Early Vulcans had a straight leading edge (the front of the wing that first contacts the air). This had aerodynamic issues, so was replaced with a kinked leading edge for the B.1 and B.1A variants. The B.2 took this approach further and increased the overall wing area.

1: Sky Shield

In the early 1960s, NORAD (North American Air Defense) Command and CONAD (Continental Air Defense) wanted to determine how well North America could defend itself from large-scale attacks from the air. Exercise Sky Shield was held to answer this important question, a vast training exercise involving hundreds of aircraft simulating intruding Soviet bombers.

RAF Avro Vulcan B.2s participated in Sky Shield II in 1961, simulating Soviet heavy bombers operating at extremely high altitudes – 56,000 ft (17,000 m), while B-52 simultaneously attacked at 35,000–42,000 ft (11,000–13,000 m) along with lower-level B-47 Stratojets.

The Vulcans combined the high altitude with extremely effective electronic jamming to evade successful detection. A 27 Sqn Vulcan, flying from Bermuda, evaded the defending USAF F-102 Delta Dagger interceptors, and effortlessly landed at Plattsburgh Air Force Base, New York. A northern force of four Vulcans also did well, with all their aircraft landing in Newfoundland.

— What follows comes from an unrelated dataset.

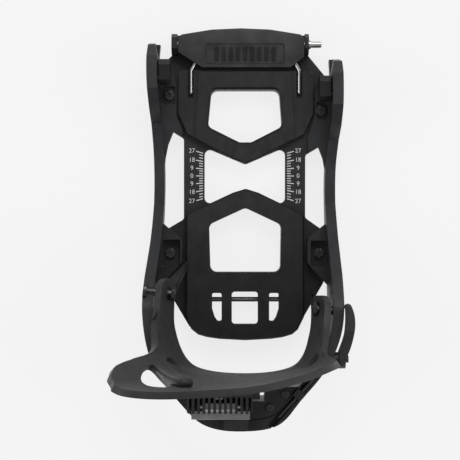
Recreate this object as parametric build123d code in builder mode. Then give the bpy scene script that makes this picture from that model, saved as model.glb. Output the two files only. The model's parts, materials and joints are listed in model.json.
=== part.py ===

Not a single Vulcan was ‘lost’ to defending forces, and there was very little in the way of successfully detecting the Vulcans. Sky Shield II was a massive feather in the cap for the Vulcan force, and a huge wake-up call for NORAD. It wasn’t until 1997 that most of the Sky Shield II results were declassified: no more than one-fourth of bombers in Sky Shield II would have been intercepted, and none of the Vulcans.

The Vulcan was retired from RAF service in 1984; one (XH558) went on being operated for display purposes until 1993. It was restored by a civilian team, which operated it at air displays between 2008 and 2015. It now resides at Doncaster Sheffield Airport.